Given request: Quote every line as given.

::::

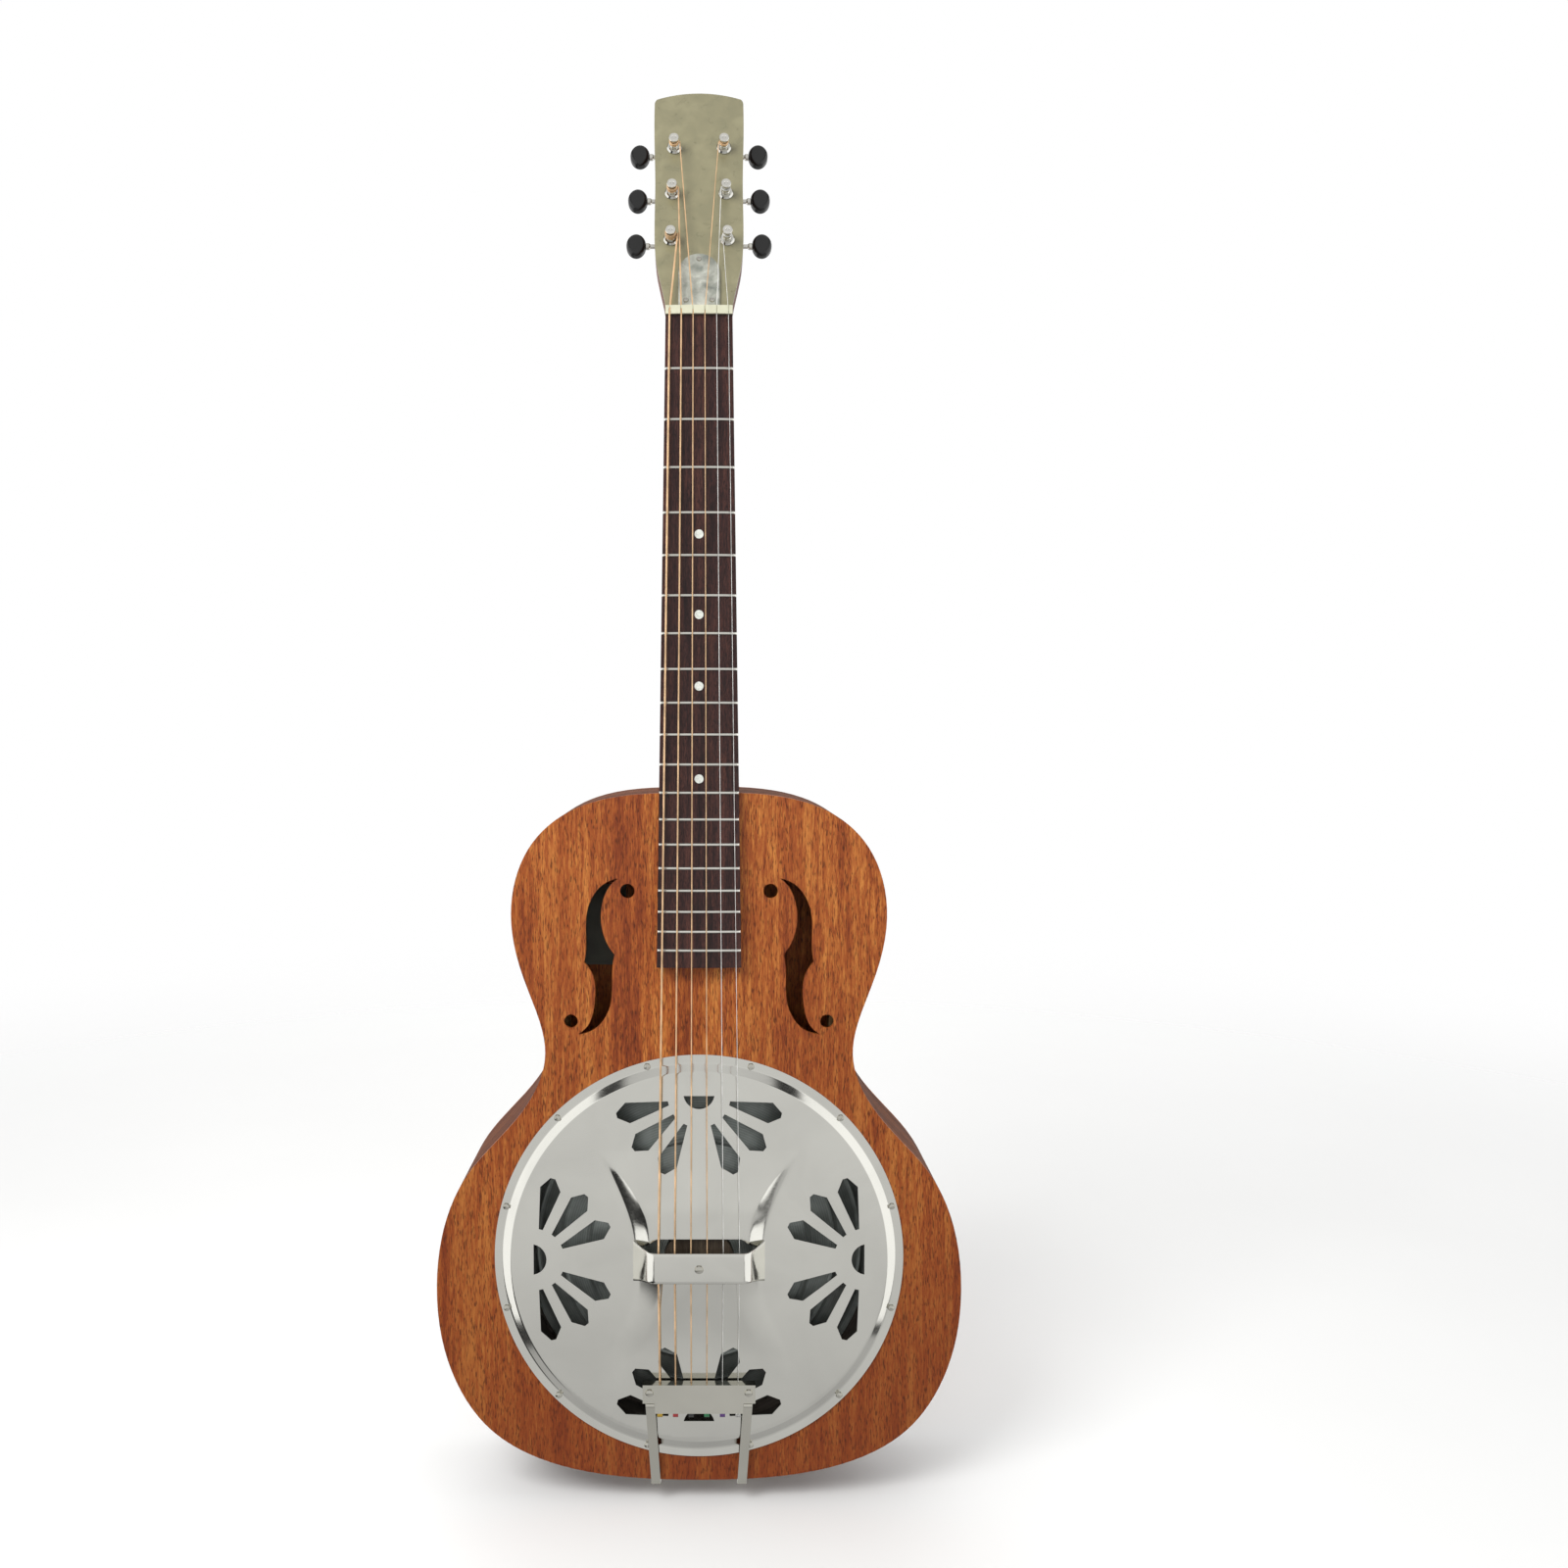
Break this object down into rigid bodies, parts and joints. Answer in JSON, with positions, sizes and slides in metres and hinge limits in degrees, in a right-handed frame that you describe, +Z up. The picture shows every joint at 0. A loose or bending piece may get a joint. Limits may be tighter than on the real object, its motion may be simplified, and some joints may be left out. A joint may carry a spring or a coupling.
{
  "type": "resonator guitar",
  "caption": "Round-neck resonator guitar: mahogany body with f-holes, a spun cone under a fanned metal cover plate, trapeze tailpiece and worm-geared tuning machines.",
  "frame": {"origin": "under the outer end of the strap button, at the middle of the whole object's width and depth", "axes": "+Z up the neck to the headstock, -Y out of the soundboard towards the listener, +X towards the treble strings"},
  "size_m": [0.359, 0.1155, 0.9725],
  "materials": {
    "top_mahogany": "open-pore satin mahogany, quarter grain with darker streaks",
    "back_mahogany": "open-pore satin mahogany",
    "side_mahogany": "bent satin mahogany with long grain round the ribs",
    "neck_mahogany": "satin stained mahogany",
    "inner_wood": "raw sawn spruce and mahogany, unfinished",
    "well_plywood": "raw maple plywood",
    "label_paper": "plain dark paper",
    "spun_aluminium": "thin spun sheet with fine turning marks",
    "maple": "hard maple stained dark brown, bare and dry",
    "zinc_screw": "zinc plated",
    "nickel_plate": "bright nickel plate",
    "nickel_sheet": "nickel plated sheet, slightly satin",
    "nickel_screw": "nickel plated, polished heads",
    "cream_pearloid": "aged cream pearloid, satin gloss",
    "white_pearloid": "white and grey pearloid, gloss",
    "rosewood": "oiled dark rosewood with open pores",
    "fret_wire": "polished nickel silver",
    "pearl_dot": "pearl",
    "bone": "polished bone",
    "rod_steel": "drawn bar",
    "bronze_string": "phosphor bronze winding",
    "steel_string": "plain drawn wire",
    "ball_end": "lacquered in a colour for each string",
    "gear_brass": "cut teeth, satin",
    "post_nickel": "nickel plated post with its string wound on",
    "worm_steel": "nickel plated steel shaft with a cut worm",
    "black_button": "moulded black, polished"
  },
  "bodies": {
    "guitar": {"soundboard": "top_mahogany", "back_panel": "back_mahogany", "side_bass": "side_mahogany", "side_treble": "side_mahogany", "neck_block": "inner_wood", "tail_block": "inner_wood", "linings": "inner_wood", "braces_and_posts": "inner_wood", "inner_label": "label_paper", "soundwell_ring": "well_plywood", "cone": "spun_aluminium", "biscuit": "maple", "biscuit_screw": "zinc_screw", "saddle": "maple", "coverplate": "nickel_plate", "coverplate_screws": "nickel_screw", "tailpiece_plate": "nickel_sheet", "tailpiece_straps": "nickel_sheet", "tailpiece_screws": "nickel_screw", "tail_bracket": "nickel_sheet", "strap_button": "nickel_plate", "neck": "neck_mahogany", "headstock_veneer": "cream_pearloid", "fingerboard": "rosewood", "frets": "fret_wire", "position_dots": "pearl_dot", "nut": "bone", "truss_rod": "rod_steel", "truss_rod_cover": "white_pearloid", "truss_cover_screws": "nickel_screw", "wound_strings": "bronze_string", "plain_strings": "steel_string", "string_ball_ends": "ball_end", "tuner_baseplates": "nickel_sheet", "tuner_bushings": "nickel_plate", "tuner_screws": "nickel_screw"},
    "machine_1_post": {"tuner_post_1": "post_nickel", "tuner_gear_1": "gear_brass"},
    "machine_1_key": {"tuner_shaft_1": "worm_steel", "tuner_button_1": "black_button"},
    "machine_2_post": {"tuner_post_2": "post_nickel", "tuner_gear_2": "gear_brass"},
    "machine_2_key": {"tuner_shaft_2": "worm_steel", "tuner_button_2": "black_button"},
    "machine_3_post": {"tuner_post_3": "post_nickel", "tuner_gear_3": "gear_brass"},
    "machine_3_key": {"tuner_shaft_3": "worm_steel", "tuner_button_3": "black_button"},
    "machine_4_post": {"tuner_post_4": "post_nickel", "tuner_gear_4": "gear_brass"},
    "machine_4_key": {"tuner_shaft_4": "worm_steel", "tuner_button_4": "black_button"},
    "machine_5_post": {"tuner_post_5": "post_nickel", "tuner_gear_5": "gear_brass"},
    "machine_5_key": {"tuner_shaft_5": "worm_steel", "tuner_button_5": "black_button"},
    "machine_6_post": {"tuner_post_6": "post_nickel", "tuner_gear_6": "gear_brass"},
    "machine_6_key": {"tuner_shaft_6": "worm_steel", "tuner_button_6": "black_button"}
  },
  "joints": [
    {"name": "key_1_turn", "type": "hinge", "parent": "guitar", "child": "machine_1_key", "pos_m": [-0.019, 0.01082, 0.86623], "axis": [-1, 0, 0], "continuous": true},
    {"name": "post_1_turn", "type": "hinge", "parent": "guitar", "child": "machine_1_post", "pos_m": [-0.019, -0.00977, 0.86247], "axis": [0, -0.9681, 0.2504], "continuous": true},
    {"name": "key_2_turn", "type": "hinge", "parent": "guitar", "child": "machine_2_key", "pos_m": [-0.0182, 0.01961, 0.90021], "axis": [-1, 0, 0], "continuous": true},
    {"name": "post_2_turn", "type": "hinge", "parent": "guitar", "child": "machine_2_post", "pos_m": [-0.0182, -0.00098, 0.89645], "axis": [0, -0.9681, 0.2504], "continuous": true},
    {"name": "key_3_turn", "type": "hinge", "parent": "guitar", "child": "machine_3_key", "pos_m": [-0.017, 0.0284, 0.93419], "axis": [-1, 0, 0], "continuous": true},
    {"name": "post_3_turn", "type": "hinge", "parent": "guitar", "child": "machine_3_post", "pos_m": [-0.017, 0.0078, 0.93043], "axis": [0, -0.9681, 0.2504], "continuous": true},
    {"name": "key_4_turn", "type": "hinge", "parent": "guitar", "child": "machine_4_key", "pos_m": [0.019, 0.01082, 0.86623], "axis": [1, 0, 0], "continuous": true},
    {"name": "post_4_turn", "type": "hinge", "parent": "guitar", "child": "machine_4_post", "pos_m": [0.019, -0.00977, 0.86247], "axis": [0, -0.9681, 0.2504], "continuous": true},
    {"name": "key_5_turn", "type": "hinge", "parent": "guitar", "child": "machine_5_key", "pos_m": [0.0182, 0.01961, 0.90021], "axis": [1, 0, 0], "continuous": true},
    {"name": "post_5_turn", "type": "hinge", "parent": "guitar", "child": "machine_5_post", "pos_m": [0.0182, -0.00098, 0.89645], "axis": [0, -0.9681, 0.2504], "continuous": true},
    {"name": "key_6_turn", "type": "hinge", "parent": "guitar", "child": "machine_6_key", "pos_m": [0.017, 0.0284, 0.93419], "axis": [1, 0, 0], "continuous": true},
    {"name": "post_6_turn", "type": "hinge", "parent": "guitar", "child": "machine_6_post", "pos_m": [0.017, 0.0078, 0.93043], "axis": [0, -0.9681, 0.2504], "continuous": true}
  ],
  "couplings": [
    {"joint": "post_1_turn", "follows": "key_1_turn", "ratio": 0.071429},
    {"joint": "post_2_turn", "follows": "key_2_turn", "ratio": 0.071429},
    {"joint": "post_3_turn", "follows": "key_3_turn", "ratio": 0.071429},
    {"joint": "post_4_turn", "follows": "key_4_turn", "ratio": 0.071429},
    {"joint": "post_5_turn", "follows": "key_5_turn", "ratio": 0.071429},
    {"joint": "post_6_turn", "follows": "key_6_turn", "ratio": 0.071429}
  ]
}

::::

Expected output:
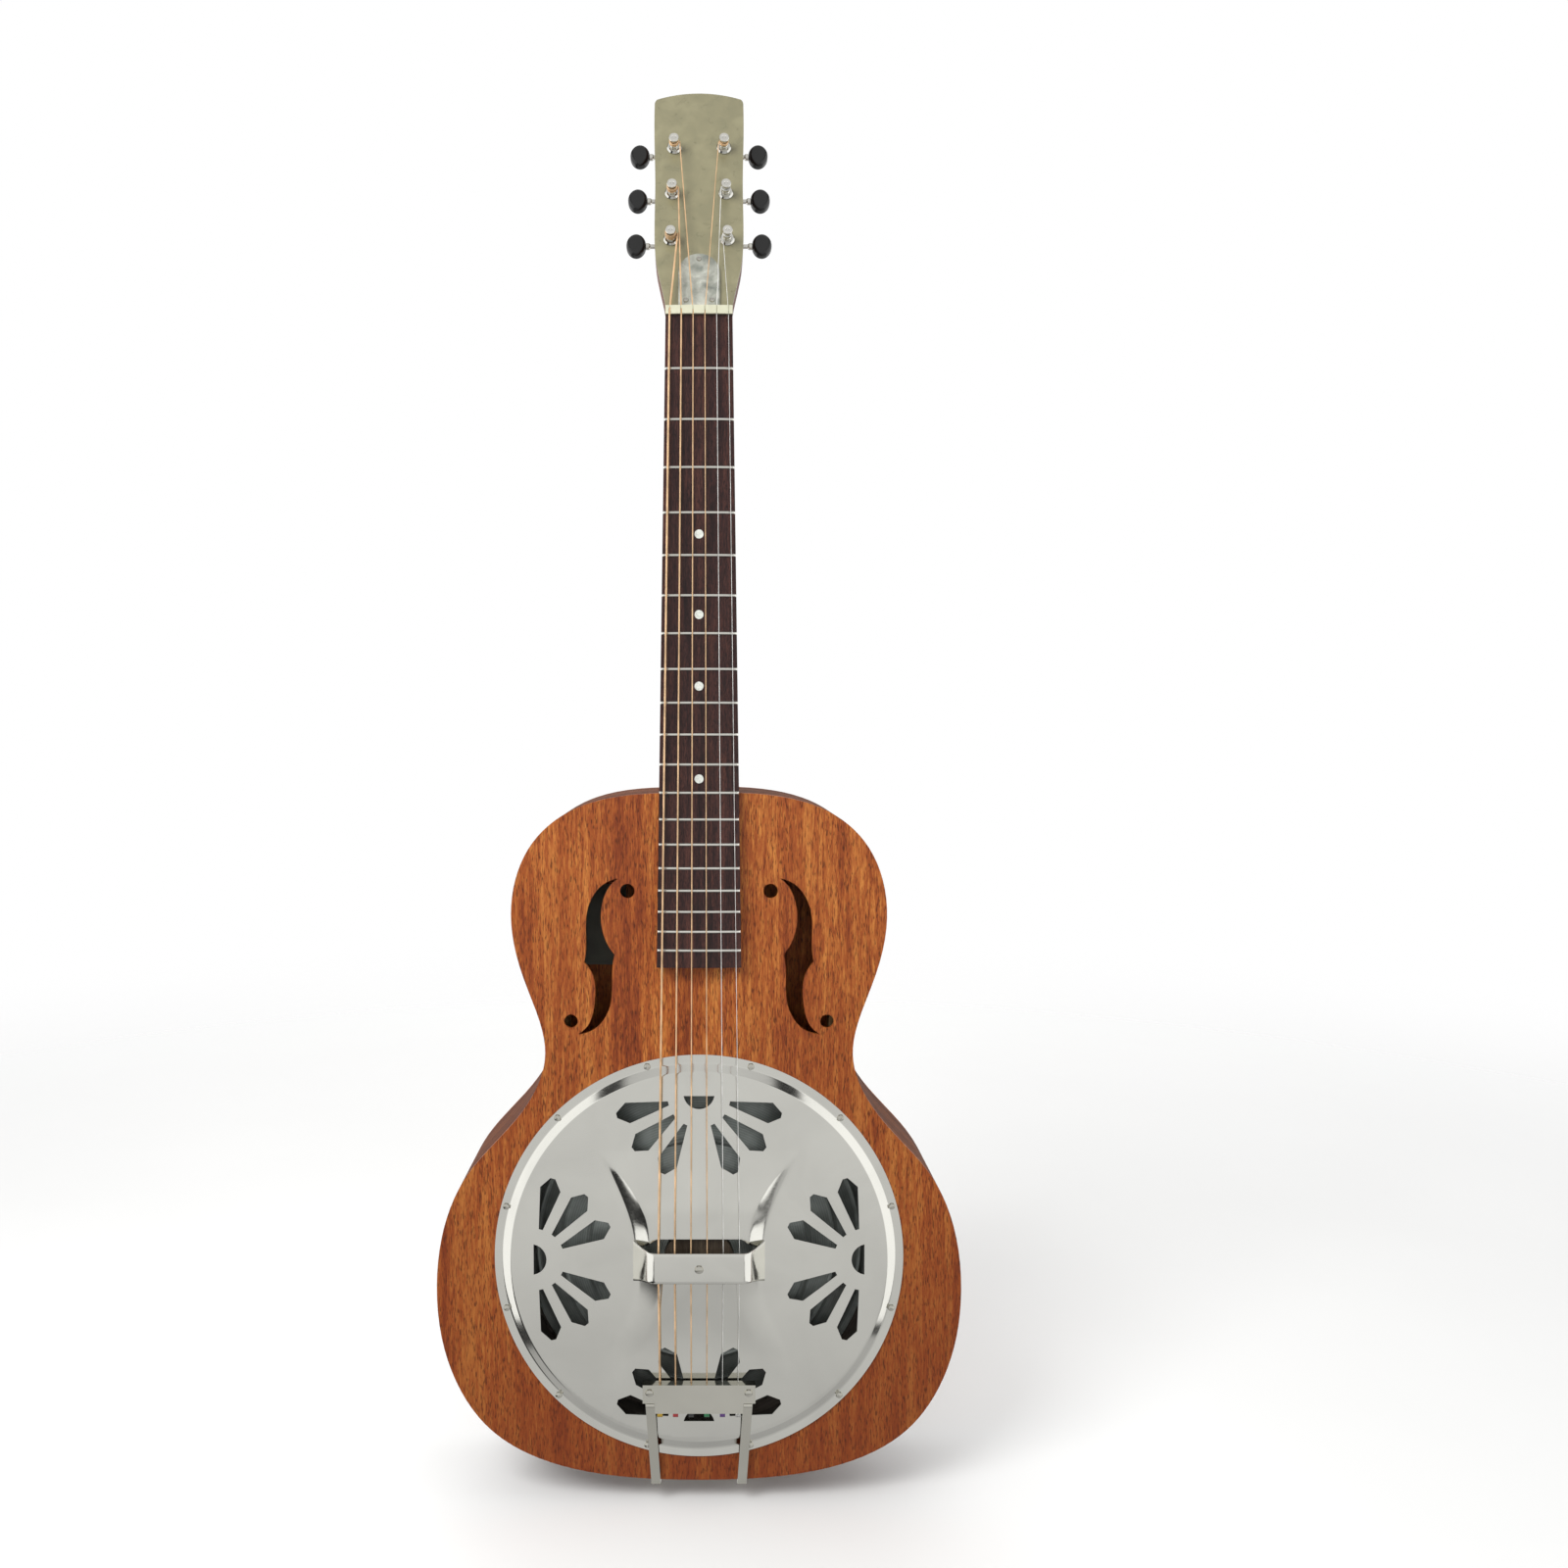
Break this object down into rigid bodies, parts and joints. Answer in JSON, with positions, sizes and slides in metres and hinge limits in degrees, in a right-handed frame that you describe, +Z up. The picture shows every joint at 0. A loose or bending piece may get a joint. Limits may be tighter than on the real object, its motion may be simplified, and some joints may be left out. A joint may carry a spring or a coupling.
{
  "type": "resonator guitar",
  "caption": "Round-neck resonator guitar: mahogany body with f-holes, a spun cone under a fanned metal cover plate, trapeze tailpiece and worm-geared tuning machines.",
  "frame": {"origin": "under the outer end of the strap button, at the middle of the whole object's width and depth", "axes": "+Z up the neck to the headstock, -Y out of the soundboard towards the listener, +X towards the treble strings"},
  "size_m": [0.359, 0.1155, 0.9725],
  "materials": {
    "top_mahogany": "open-pore satin mahogany, quarter grain with darker streaks",
    "back_mahogany": "open-pore satin mahogany",
    "side_mahogany": "bent satin mahogany with long grain round the ribs",
    "neck_mahogany": "satin stained mahogany",
    "inner_wood": "raw sawn spruce and mahogany, unfinished",
    "well_plywood": "raw maple plywood",
    "label_paper": "plain dark paper",
    "spun_aluminium": "thin spun sheet with fine turning marks",
    "maple": "hard maple stained dark brown, bare and dry",
    "zinc_screw": "zinc plated",
    "nickel_plate": "bright nickel plate",
    "nickel_sheet": "nickel plated sheet, slightly satin",
    "nickel_screw": "nickel plated, polished heads",
    "cream_pearloid": "aged cream pearloid, satin gloss",
    "white_pearloid": "white and grey pearloid, gloss",
    "rosewood": "oiled dark rosewood with open pores",
    "fret_wire": "polished nickel silver",
    "pearl_dot": "pearl",
    "bone": "polished bone",
    "rod_steel": "drawn bar",
    "bronze_string": "phosphor bronze winding",
    "steel_string": "plain drawn wire",
    "ball_end": "lacquered in a colour for each string",
    "gear_brass": "cut teeth, satin",
    "post_nickel": "nickel plated post with its string wound on",
    "worm_steel": "nickel plated steel shaft with a cut worm",
    "black_button": "moulded black, polished"
  },
  "bodies": {
    "guitar": {"soundboard": "top_mahogany", "back_panel": "back_mahogany", "side_bass": "side_mahogany", "side_treble": "side_mahogany", "neck_block": "inner_wood", "tail_block": "inner_wood", "linings": "inner_wood", "braces_and_posts": "inner_wood", "inner_label": "label_paper", "soundwell_ring": "well_plywood", "cone": "spun_aluminium", "biscuit": "maple", "biscuit_screw": "zinc_screw", "saddle": "maple", "coverplate": "nickel_plate", "coverplate_screws": "nickel_screw", "tailpiece_plate": "nickel_sheet", "tailpiece_straps": "nickel_sheet", "tailpiece_screws": "nickel_screw", "tail_bracket": "nickel_sheet", "strap_button": "nickel_plate", "neck": "neck_mahogany", "headstock_veneer": "cream_pearloid", "fingerboard": "rosewood", "frets": "fret_wire", "position_dots": "pearl_dot", "nut": "bone", "truss_rod": "rod_steel", "truss_rod_cover": "white_pearloid", "truss_cover_screws": "nickel_screw", "wound_strings": "bronze_string", "plain_strings": "steel_string", "string_ball_ends": "ball_end", "tuner_baseplates": "nickel_sheet", "tuner_bushings": "nickel_plate", "tuner_screws": "nickel_screw"},
    "machine_1_post": {"tuner_post_1": "post_nickel", "tuner_gear_1": "gear_brass"},
    "machine_1_key": {"tuner_shaft_1": "worm_steel", "tuner_button_1": "black_button"},
    "machine_2_post": {"tuner_post_2": "post_nickel", "tuner_gear_2": "gear_brass"},
    "machine_2_key": {"tuner_shaft_2": "worm_steel", "tuner_button_2": "black_button"},
    "machine_3_post": {"tuner_post_3": "post_nickel", "tuner_gear_3": "gear_brass"},
    "machine_3_key": {"tuner_shaft_3": "worm_steel", "tuner_button_3": "black_button"},
    "machine_4_post": {"tuner_post_4": "post_nickel", "tuner_gear_4": "gear_brass"},
    "machine_4_key": {"tuner_shaft_4": "worm_steel", "tuner_button_4": "black_button"},
    "machine_5_post": {"tuner_post_5": "post_nickel", "tuner_gear_5": "gear_brass"},
    "machine_5_key": {"tuner_shaft_5": "worm_steel", "tuner_button_5": "black_button"},
    "machine_6_post": {"tuner_post_6": "post_nickel", "tuner_gear_6": "gear_brass"},
    "machine_6_key": {"tuner_shaft_6": "worm_steel", "tuner_button_6": "black_button"}
  },
  "joints": [
    {"name": "key_1_turn", "type": "hinge", "parent": "guitar", "child": "machine_1_key", "pos_m": [-0.019, 0.01082, 0.86623], "axis": [-1, 0, 0], "continuous": true},
    {"name": "post_1_turn", "type": "hinge", "parent": "guitar", "child": "machine_1_post", "pos_m": [-0.019, -0.00977, 0.86247], "axis": [0, -0.9681, 0.2504], "continuous": true},
    {"name": "key_2_turn", "type": "hinge", "parent": "guitar", "child": "machine_2_key", "pos_m": [-0.0182, 0.01961, 0.90021], "axis": [-1, 0, 0], "continuous": true},
    {"name": "post_2_turn", "type": "hinge", "parent": "guitar", "child": "machine_2_post", "pos_m": [-0.0182, -0.00098, 0.89645], "axis": [0, -0.9681, 0.2504], "continuous": true},
    {"name": "key_3_turn", "type": "hinge", "parent": "guitar", "child": "machine_3_key", "pos_m": [-0.017, 0.0284, 0.93419], "axis": [-1, 0, 0], "continuous": true},
    {"name": "post_3_turn", "type": "hinge", "parent": "guitar", "child": "machine_3_post", "pos_m": [-0.017, 0.0078, 0.93043], "axis": [0, -0.9681, 0.2504], "continuous": true},
    {"name": "key_4_turn", "type": "hinge", "parent": "guitar", "child": "machine_4_key", "pos_m": [0.019, 0.01082, 0.86623], "axis": [1, 0, 0], "continuous": true},
    {"name": "post_4_turn", "type": "hinge", "parent": "guitar", "child": "machine_4_post", "pos_m": [0.019, -0.00977, 0.86247], "axis": [0, -0.9681, 0.2504], "continuous": true},
    {"name": "key_5_turn", "type": "hinge", "parent": "guitar", "child": "machine_5_key", "pos_m": [0.0182, 0.01961, 0.90021], "axis": [1, 0, 0], "continuous": true},
    {"name": "post_5_turn", "type": "hinge", "parent": "guitar", "child": "machine_5_post", "pos_m": [0.0182, -0.00098, 0.89645], "axis": [0, -0.9681, 0.2504], "continuous": true},
    {"name": "key_6_turn", "type": "hinge", "parent": "guitar", "child": "machine_6_key", "pos_m": [0.017, 0.0284, 0.93419], "axis": [1, 0, 0], "continuous": true},
    {"name": "post_6_turn", "type": "hinge", "parent": "guitar", "child": "machine_6_post", "pos_m": [0.017, 0.0078, 0.93043], "axis": [0, -0.9681, 0.2504], "continuous": true}
  ],
  "couplings": [
    {"joint": "post_1_turn", "follows": "key_1_turn", "ratio": 0.071429},
    {"joint": "post_2_turn", "follows": "key_2_turn", "ratio": 0.071429},
    {"joint": "post_3_turn", "follows": "key_3_turn", "ratio": 0.071429},
    {"joint": "post_4_turn", "follows": "key_4_turn", "ratio": 0.071429},
    {"joint": "post_5_turn", "follows": "key_5_turn", "ratio": 0.071429},
    {"joint": "post_6_turn", "follows": "key_6_turn", "ratio": 0.071429}
  ]
}